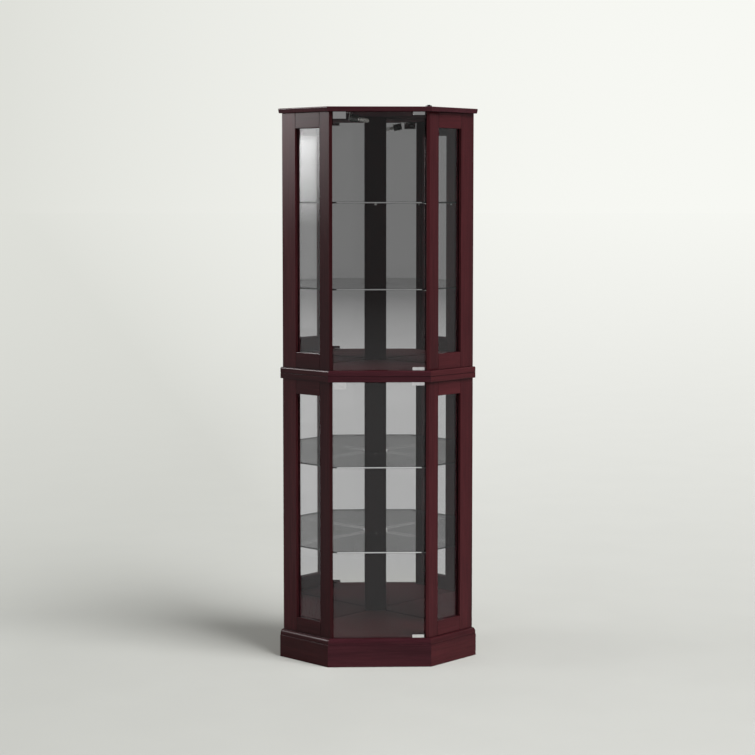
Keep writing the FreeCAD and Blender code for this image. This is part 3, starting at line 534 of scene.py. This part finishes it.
def make_key():
    """Large soft light from the right and above, as even as a wide panel far away."""
    light = bpy.data.lights.new("key", "SUN")
    light.angle = math.radians(KEY_ANGLE)
    light.energy = KEY_STRENGTH
    azimuth, elevation = math.radians(KEY_AZIMUTH), math.radians(KEY_ELEVATION)
    way = Vector((math.cos(azimuth) * math.cos(elevation),
                  -math.sin(azimuth) * math.cos(elevation), math.sin(elevation)))
    place_light("key", light, KEY_DISTANCE * way, (0, 0, 0))


def side_panel(name, place, size, power, edge=0.001):
    """Upright panel on the left, fading out towards its lower and its front edge."""
    light = bpy.data.lights.new(name, "AREA")
    light.shape = "RECTANGLE"
    light.size, light.size_y = size
    light.energy = power
    light.use_nodes = True
    tree = light.node_tree
    tree.nodes.clear()
    spot = add(tree, "ShaderNodeNewGeometry").outputs["Parametric"]
    shares = add(tree, "ShaderNodeSeparateXYZ", {0: spot}).outputs
    front = spread(tree, shares[0], 1.0 - edge, 1.0, 1.0, 0.0, smooth=False)
    up = calculate(tree, "MULTIPLY", shares[1], size[1])
    foot = spread(tree, up, PANEL_FADE[0], PANEL_FADE[1], smooth=False)
    crown = spread(tree, up, PANEL_CROWN[0], PANEL_CROWN[1], 1.0, PANEL_CROWN[2])
    strength = calculate(tree, "MULTIPLY", calculate(tree, "MULTIPLY", foot, crown), front)
    glow = add(tree, "ShaderNodeEmission", {"Strength": strength})
    add(tree, "ShaderNodeOutputLight", {"Surface": glow.outputs[0]})
    x, y = place
    z = PANEL_FOOT + size[1] / 2
    return place_light(name, light, (x, y, z), (0, y, z))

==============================

→ **SHORT EXERCISE**
Emit, unaltered, the lines from the top of the listing down through the line that holds "way, (0, 0, 0))"; emit nothing else.

→ **FULL OUTPUT**
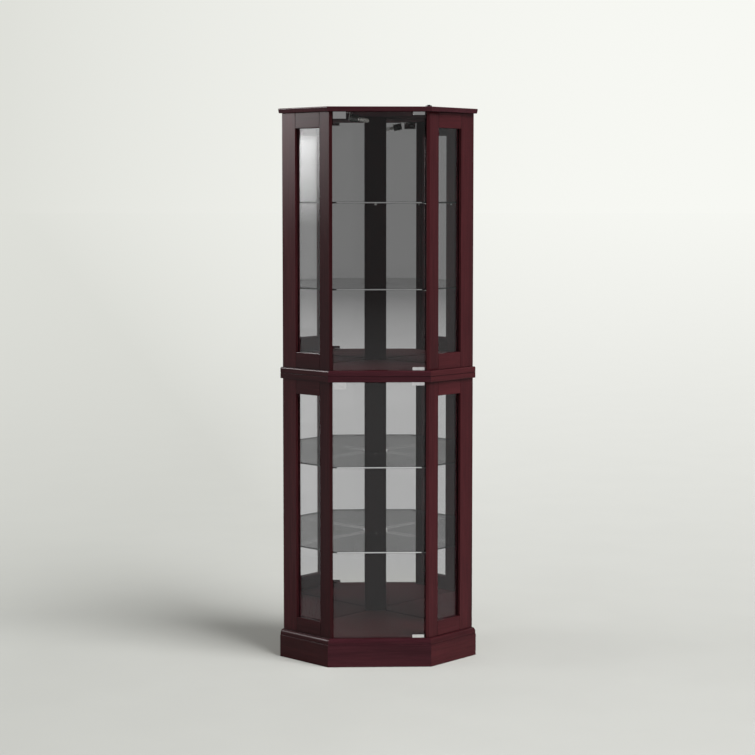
Keep writing the FreeCAD and Blender code for this image. This is part 3, starting at line 534 of scene.py. This part finishes it.
def make_key():
    """Large soft light from the right and above, as even as a wide panel far away."""
    light = bpy.data.lights.new("key", "SUN")
    light.angle = math.radians(KEY_ANGLE)
    light.energy = KEY_STRENGTH
    azimuth, elevation = math.radians(KEY_AZIMUTH), math.radians(KEY_ELEVATION)
    way = Vector((math.cos(azimuth) * math.cos(elevation),
                  -math.sin(azimuth) * math.cos(elevation), math.sin(elevation)))
    place_light("key", light, KEY_DISTANCE * way, (0, 0, 0))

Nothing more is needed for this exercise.